The Productivity Divide and
Why It Shapes Hiring The reason employers have raised the floor is visible in PwC's productivity data. According to the 2026 AI Jobs Barometer, companies in sectors most exposed to AI have seen productivity growth 40 percent higher than the least AI-exposed companies since AI use soared in 2022. Those same companies are also growing headcount faster, with 52 percent headcount growth versus 36 percent at less AI-exposed firms, and wage growth of 24 percent versus 17 percent. Hiring managers at these firms are not being arbitrary when they demand senior-level AI competency from new hires. They are protecting the productivity differential that justifies their own growth. For learners, this context reframes the anxiety. The employers demanding more are also the employers hiring more and paying more. Getting into that tier is harder than it used to be, but the tier itself is expanding. The LinkedIn Economic Graph's January 2026 Labor Market Report adds a useful parallel finding: companies can grow their AI talent pipeline by 8.2 times globally by focusing on skills over degrees or job titles. That is a signal worth taking seriously. The path in is demonstrable skill, not the right pedigree.
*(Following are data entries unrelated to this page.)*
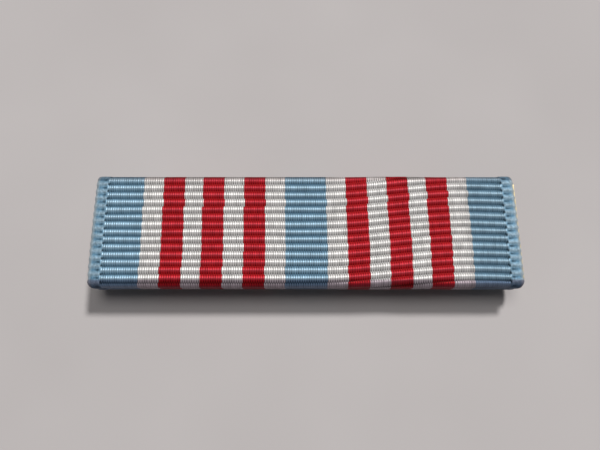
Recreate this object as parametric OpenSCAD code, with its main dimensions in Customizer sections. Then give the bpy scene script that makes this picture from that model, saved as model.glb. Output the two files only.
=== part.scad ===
// Service ribbon bar: a striped ribbon folded over a brass channel plate, which slides on a
// mounting bar with a brooch pin and a turning safety catch on its back.
// It lies face up: +X along the bar, +Y towards its top edge when worn, +Z out of its face.
// Z = 0 is the lowest point of the pin fittings, and X = Y = 0 is the middle of the bar.

/* [Ribbon] */
// Width of the woven ribbon, which is the length of the bar
ribbon_l = 34.9; // [20:0.1:60]
// Height of the bar's face, fold to fold
face_h = 9.5; // [8.5:0.1:13]
// Thickness of the ribbon
ribbon_t = 0.4; // [0.2:0.05:0.5]
// How far the ribbon overhangs the plate at the -X end
ribbon_past = 0.15; // [0:0.05:0.3]
// Height of the folded ribbon's back above the lowest point of the pin fittings
back_z = 1.25; // [1.2:0.05:1.6]

/* [Backing plate] */
// How far the plate stands out of the ribbon at the +X end
plate_past = 0.1; // [0:0.05:0.4]
// Thickness of the sheet brass
plate_t = 0.3; // [0.2:0.05:0.4]
// Radius inside the plate's rolled edges
bend_r = 0.12; // [0.05:0.01:0.2]
// Height of the channel inside the plate
channel_h = 0.52; // [0.45:0.01:0.8]
// Gap between the plate's two lips
lip_gap = 5.2; // [4:0.1:6]
// Thickness of the double-sided adhesive film
film_t = 0.05; // [0.02:0.01:0.1]

/* [Mounting bar] */
// Length of the mounting bar
bar_l = 34.2; // [19:0.1:60]
// Width of the mounting bar, which fits between the rolled edges
bar_w = 7.6; // [6.4:0.1:8]
// Clearance above and below the mounting bar in the channel
bar_clear = 0.05; // [0.04:0.01:0.1]

/* [Pin] */
// Height of the pin's axis above the lowest point
axis_z = 0.95; // [0.9:0.01:1]
// Diameter of the pin's stem
pin_d = 0.72; // [0.6:0.02:0.8]
// Place of the hinge along the bar
hinge_x = -13.4; // [-16:0.1:-6]
// Place of the middle of the catch along the bar
catch_x = 12; // [6:0.1:13]
// How far the pin's point stands past the middle of the catch
point_past = 3.9; // [3:0.1:5]

/* [Fittings] */
// Thickness of the feet that are soldered to the mounting bar
foot_t = 0.25; // [0.2:0.01:0.3]
// Width of the feet across the bar
foot_w = 2.6; // [2.2:0.1:3]
// Thickness of the solder under each foot
solder_t = 0.05; // [0.03:0.01:0.08]
// How far the catch turns from open to locked
lock_turn = 140; // [90:5:150]

/* [Hidden] */
$fn = 48;
eps = 0.01;

// Places along the bar: X = 0 is midway between the ribbon's -X end and the plate's +X end
ribbon_x = -plate_past / 2;
plate_x = ribbon_past / 2;
plate_l = ribbon_l - ribbon_past + plate_past;

// Stack of layers, from the folded ribbon's back up to its face
plate_z = back_z + ribbon_t + film_t;
plate_h = channel_h + 2 * plate_t;
plate_w = face_h - 2 * (ribbon_t + film_t);
plate_r = plate_t + bend_r;
unit_t = plate_h + 2 * (ribbon_t + film_t);
fold_r = plate_r + film_t + ribbon_t;
flat_w = plate_w - 2 * plate_r;
lip_w = (flat_w - lip_gap) / 2;

// Mounting bar
bar_z = plate_z + plate_t + bar_clear;
bar_t = channel_h - 2 * bar_clear;
bar_corner_r = 0.6;
dimple_h = 0.04;
dimple_x = 9;

// Feet and hinge
foot_z = bar_z - solder_t - foot_t;
foot_corner_r = 0.4;
solder_rim = 0.14;
hinge_foot_l = 3.2;
catch_foot_l = 4.2;
ear_t = 0.3;
ear_gap = 0.68;
rivet_r = 0.28;
rivet_head_r = 0.5;
rivet_head_h = 0.16;
eye_r = 0.72;
eye_t = 0.56;
eye_bore_r = 0.31;
point_l = 2.2;

// Catch: two open rings, and a slotted rotor that turns in them
ring_bore_r = 0.7;
ring_slot = 0.9;
ring_r = sqrt(pow(axis_z, 2) + pow(ring_slot / 2, 2));
ring_l = 0.85;
ring_gap = 1.7;
neck_w = 1.5;
window_w = 2;
journal_r = 0.665;
drum_r = 0.9;
drum_play = 0.05;
rotor_bore_r = 0.45;
rotor_slot = 0.84;
tab_reach = 1.45;
tab_t = 0.5;
tab_l = 1.2;
tab_angle = 270 - lock_turn / 2;

// A rectangle with round corners, centred, in the plane of the bar's face
module round_plate(length, width, radius) {
    for (x = [-1, 1], y = [-1, 1])
        translate([x * (length / 2 - radius), y * (width / 2 - radius)]) circle(radius);
    square([length - 2 * radius, width], center = true);
    square([length, width - 2 * radius], center = true);
}

// Extrudes a Y-Z outline along X, centred on X = 0
module along_x(length) {
    rotate([90, 0, 90]) linear_extrude(length, center = true) children();
}

// A cylinder along X between two places
module shaft_x(from, to, r_from, r_to) {
    translate([from, 0, axis_z]) rotate([0, 90, 0]) cylinder(h = to - from, r1 = r_from, r2 = r_to);
}

// A cylinder along Y, centred on the hinge's axis
module shaft_y(length, radius) {
    translate([hinge_x, 0, axis_z]) rotate([90, 0, 0]) cylinder(h = length, r = radius, center = true);
}

// The Y-Z outline of a sheet folded round a bar: a rounded box, hollow, open below in the middle
module folded_outline(width, height, radius, thickness, opening) {
    difference() {
        round_plate(width, height, radius);
        round_plate(width - 2 * thickness, height - 2 * thickness, radius - thickness);
        translate([-opening / 2, -height / 2 - eps]) square([opening, height / 2]);
    }
}

module ribbon() {
    color([0.47, 0.63, 0.74])
        translate([ribbon_x, 0, back_z + unit_t / 2])
            along_x(ribbon_l) folded_outline(face_h, unit_t, fold_r, ribbon_t, lip_gap + 0.1);
}

module adhesive_film() {
    color([0.85, 0.82, 0.7])
        translate([ribbon_x, 0, plate_z + plate_h + film_t / 2])
            cube([ribbon_l - 0.8, flat_w, film_t], center = true);
}

module lip_adhesive() {
    color([0.85, 0.82, 0.7])
        for (side = [-1, 1])
            translate([ribbon_x, side * (lip_gap + lip_w) / 2, plate_z - film_t / 2])
                cube([ribbon_l - 0.8, lip_w - 0.2, film_t], center = true);
}

module backing_plate() {
    color([0.8, 0.62, 0.28])
        translate([plate_x, 0, plate_z + plate_h / 2])
            along_x(plate_l) folded_outline(plate_w, plate_h, plate_r, plate_t, lip_gap);
}

module mounting_bar() {
    color([0.78, 0.6, 0.27]) {
        translate([0, 0, bar_z]) linear_extrude(bar_t) round_plate(bar_l, bar_w, bar_corner_r);
        // Grip dimples, which bear on the roof of the channel
        for (x = [-dimple_x, dimple_x])
            translate([x, 0, bar_z + bar_t - eps]) cylinder(h = dimple_h + eps, r1 = 0.5, r2 = 0.3);
    }
}

// Solder under a foot of the given length, a little wider all round
module solder_pad(x, foot_l) {
    color([0.72, 0.73, 0.72])
        translate([x, 0, bar_z - solder_t]) linear_extrude(solder_t)
            round_plate(foot_l + 2 * solder_rim, foot_w + 2 * solder_rim, foot_corner_r + solder_rim);
}

module foot(foot_l) {
    translate([0, 0, foot_z]) linear_extrude(foot_t) round_plate(foot_l, foot_w, foot_corner_r);
}

module hinge_solder() solder_pad(hinge_x, hinge_foot_l);

module hinge_bracket() {
    color([0.8, 0.62, 0.28]) {
        translate([hinge_x, 0, 0]) foot(hinge_foot_l);
        difference() {
            for (side = [-1, 1])
                translate([hinge_x, side * (ear_gap + ear_t) / 2, 0]) rotate([90, 0, 0])
                    linear_extrude(ear_t, center = true) {
                        translate([0, axis_z]) circle(axis_z);
                        translate([-axis_z, axis_z]) square([2 * axis_z, foot_z + eps - axis_z]);
                    }
            shaft_y(foot_w, rivet_r);
        }
    }
}

module hinge_rivet() {
    color([0.7, 0.7, 0.7]) {
        shaft_y(ear_gap + 2 * ear_t, rivet_r);
        for (side = [-1, 1])
            translate([hinge_x, side * (ear_gap / 2 + ear_t), axis_z]) rotate([-90 * side, 0, 0]) {
                cylinder(h = rivet_head_h / 2, r = rivet_head_r);
                translate([0, 0, rivet_head_h / 2])
                    cylinder(h = rivet_head_h / 2, r1 = rivet_head_r, r2 = rivet_head_r * 0.6);
            }
    }
}

module pin_stem() {
    point_x = catch_x + point_past;
    color([0.75, 0.76, 0.78])
        difference() {
            union() {
                shaft_y(eye_t, eye_r);
                difference() {
                    shaft_x(hinge_x, point_x - point_l, pin_d / 2, pin_d / 2);
                    shaft_y(foot_w, eye_r - 0.1);
                }
                shaft_x(point_x - point_l, point_x, pin_d / 2, 0.03);
            }
            shaft_y(foot_w, eye_bore_r);
        }
}

module catch_solder() solder_pad(catch_x, catch_foot_l);

module catch_base() {
    color([0.8, 0.62, 0.28])
        difference() {
            union() {
                translate([catch_x, 0, 0]) foot(catch_foot_l);
                for (side = [-1, 1])
                    translate([catch_x + side * (ring_gap + ring_l) / 2, 0, axis_z])
                        along_x(ring_l) {
                            circle(ring_r);
                            translate([-neck_w / 2, 0]) square([neck_w, foot_z + eps - axis_z]);
                        }
            }
            // Bore for the rotor, the way in for the pin, and room for the rotor's drum
            shaft_x(catch_x - catch_foot_l, catch_x + catch_foot_l, ring_bore_r, ring_bore_r);
            translate([catch_x, 0, 0]) cube([2 * catch_foot_l, ring_slot, 2 * axis_z], center = true);
            translate([catch_x, 0, foot_z]) cube([ring_gap, window_w, 1], center = true);
        }
}

module catch_rotor() {
    rotor_l = ring_gap + 2 * ring_l;
    drum_l = ring_gap - 2 * drum_play;
    color([0.82, 0.66, 0.33])
        difference() {
            union() {
                shaft_x(catch_x - rotor_l / 2, catch_x + rotor_l / 2, journal_r, journal_r);
                shaft_x(catch_x - drum_l / 2, catch_x + drum_l / 2, drum_r, drum_r);
                // Thumb tab, which points down to one side when the catch is open
                translate([catch_x, 0, axis_z]) rotate([tab_angle, 0, 0]) {
                    translate([-tab_l / 2, 0, -tab_t / 2]) cube([tab_l, tab_reach - tab_t / 2, tab_t]);
                    translate([-tab_l / 2, tab_reach - tab_t / 2, 0])
                        rotate([0, 90, 0]) cylinder(h = tab_l, d = tab_t);
                }
            }
            shaft_x(catch_x - rotor_l, catch_x + rotor_l, rotor_bore_r, rotor_bore_r);
            translate([catch_x - rotor_l, -rotor_slot / 2, axis_z - 2 * drum_r])
                cube([2 * rotor_l, rotor_slot, 2 * drum_r]);
        }
}

ribbon();
adhesive_film();
lip_adhesive();
backing_plate();
mounting_bar();
hinge_solder();
hinge_bracket();
hinge_rivet();
pin_stem();
catch_solder();
catch_base();
catch_rotor();
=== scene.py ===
"""A service ribbon bar lying face up: a woven striped ribbon folded over a brass plate, with the
mounting bar, pin and catch behind it. Everything is in metres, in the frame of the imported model:
+X along the bar, +Y towards its top edge, +Z out of its face."""
import math

import bpy
import numpy as np
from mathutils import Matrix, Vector


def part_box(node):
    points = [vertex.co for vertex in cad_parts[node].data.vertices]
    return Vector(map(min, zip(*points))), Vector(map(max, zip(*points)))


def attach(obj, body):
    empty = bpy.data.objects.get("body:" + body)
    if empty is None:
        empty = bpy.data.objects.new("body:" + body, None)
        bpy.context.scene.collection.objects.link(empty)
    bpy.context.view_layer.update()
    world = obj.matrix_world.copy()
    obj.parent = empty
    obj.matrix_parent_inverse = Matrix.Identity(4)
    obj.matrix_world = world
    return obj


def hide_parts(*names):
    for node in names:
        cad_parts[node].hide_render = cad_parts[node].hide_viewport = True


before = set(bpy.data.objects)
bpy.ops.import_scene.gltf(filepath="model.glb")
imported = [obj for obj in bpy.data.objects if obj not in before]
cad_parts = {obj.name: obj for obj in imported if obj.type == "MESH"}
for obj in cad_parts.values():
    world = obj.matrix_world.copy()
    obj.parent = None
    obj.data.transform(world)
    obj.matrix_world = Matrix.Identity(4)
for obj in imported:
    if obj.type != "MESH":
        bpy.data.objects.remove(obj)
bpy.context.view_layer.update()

MM = 0.001
SEED = 7

# --- The camera, at the angle and distance of the photograph ----------------------------------
CAMERA_ELEVATION = math.radians(75.0)
CAMERA_DISTANCE = 42.1 * MM
CAMERA_LENS = 31.0  # in millimetres, as is the sensor
CAMERA_SENSOR = 36.0
CAMERA_AIM = (-0.48 * MM, 0.36 * MM)  # across the face, from its middle

# --- The ribbon: how it is cut and folded -----------------------------------------------------
RIBBON_LOW, RIBBON_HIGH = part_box("ribbon")
WIDTH = RIBBON_HIGH.x - RIBBON_LOW.x
MIDDLE_X = (RIBBON_HIGH.x + RIBBON_LOW.x) / 2
THICKNESS = 0.40 * MM
FOLD_R = 0.62 * MM  # outside of each fold
BEND_R = FOLD_R - THICKNESS / 2  # middle of the cloth in each fold
FLAP_END = 2.65 * MM  # where each flap ends behind the plate, from the bar's middle
FACE_HALF = RIBBON_HIGH.y - FOLD_R  # half of the flat face, fold to fold
SIDE = RIBBON_HIGH.z - RIBBON_LOW.z - 2 * FOLD_R  # flat part of each long edge
FLAP = FACE_HALF - FLAP_END
QUARTER = BEND_R * math.pi / 2  # cloth in one fold
CUT_LENGTH = 2 * (FACE_HALF + 2 * QUARTER + SIDE + FLAP)
DRAWN_IN_FACE = 0.05 * MM  # how far the ends draw in at the edges of the face,
DRAWN_IN_FLAP = 0.42 * MM  # and further behind the plate
RAGGED = 0.03 * MM  # unevenness of the two cut edges
INNER_GRID = (90, 24)  # rows and columns of the plain inner side

# --- The weave --------------------------------------------------------------------------------
YARN = 0.187 * MM  # pitch of the warp yarns, along X
RIB = 0.630 * MM  # pitch of the ribs, along the cloth
RIB_HEIGHT = 0.17 * MM
RIB_ROWS = (-0.5, -0.34, -0.12, 0.12, 0.34)  # where rows of vertices lie across one rib
YARN_COLUMNS = 4  # columns of vertices for each yarn
RIB_AT = -0.19 * MM  # where one rib's crest lies on the face
SELVEDGE = 0.98 * MM  # width of the woven edge at each end
CORD_ZIGZAG = 0.05 * MM  # of the cord between the selvedge and the body
COMB = 0.055 * MM  # how far neighbouring ribs reach between each other's yarns
YARN_UNEVEN = 0.02 * MM
LEAN = 0.006  # how far the warp is out of square with the bar
SKEW = 0.78 * MM  # how far the ribs are out of square at the right end

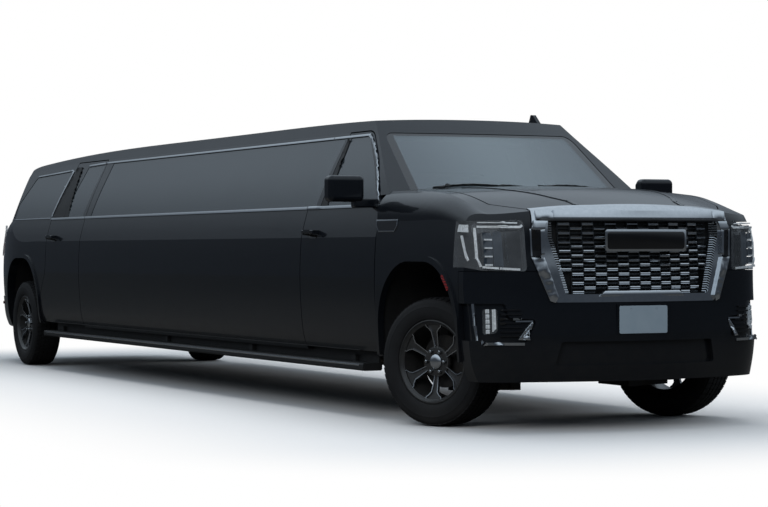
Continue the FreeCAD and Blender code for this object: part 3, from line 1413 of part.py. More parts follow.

What to Build Before You Apply
If the ramp-up period has moved outside the job, the practical implication is that learners need to manufacture their own ramp. That means working with AI tools inside realistic workflows, not toy exercises. It means building projects where the deliverable requires you to interpret, critique, or redirect AI output, not just generate it. It means developing the human-intensive layer, judgment, communication, cross-functional reasoning, alongside the technical one, because the PwC data shows those two tracks are converging inside the same roles. The LinkedIn Labor Market Report found that employees at organizations using LinkedIn Learning are developing AI skills 3.4 times faster year-over-year than those without structured learning access. That gap compounds quickly. Learners who treat AI skill-building as a structured, documented practice, rather than passive exposure, are the ones who will have a portfolio of verifiable work when the interview question becomes: show me something you built with AI and explain the decision you made that the model could not make for you. The bar has moved. That is inconvenient, but it is also navigable. The PwC barometer shows that the seniorised entry-level category is growing, which means employers are actively looking to fill these roles. The question is not whether the opportunity exists; it is whether your preparation is honest about what the opportunity actually requires. Start there.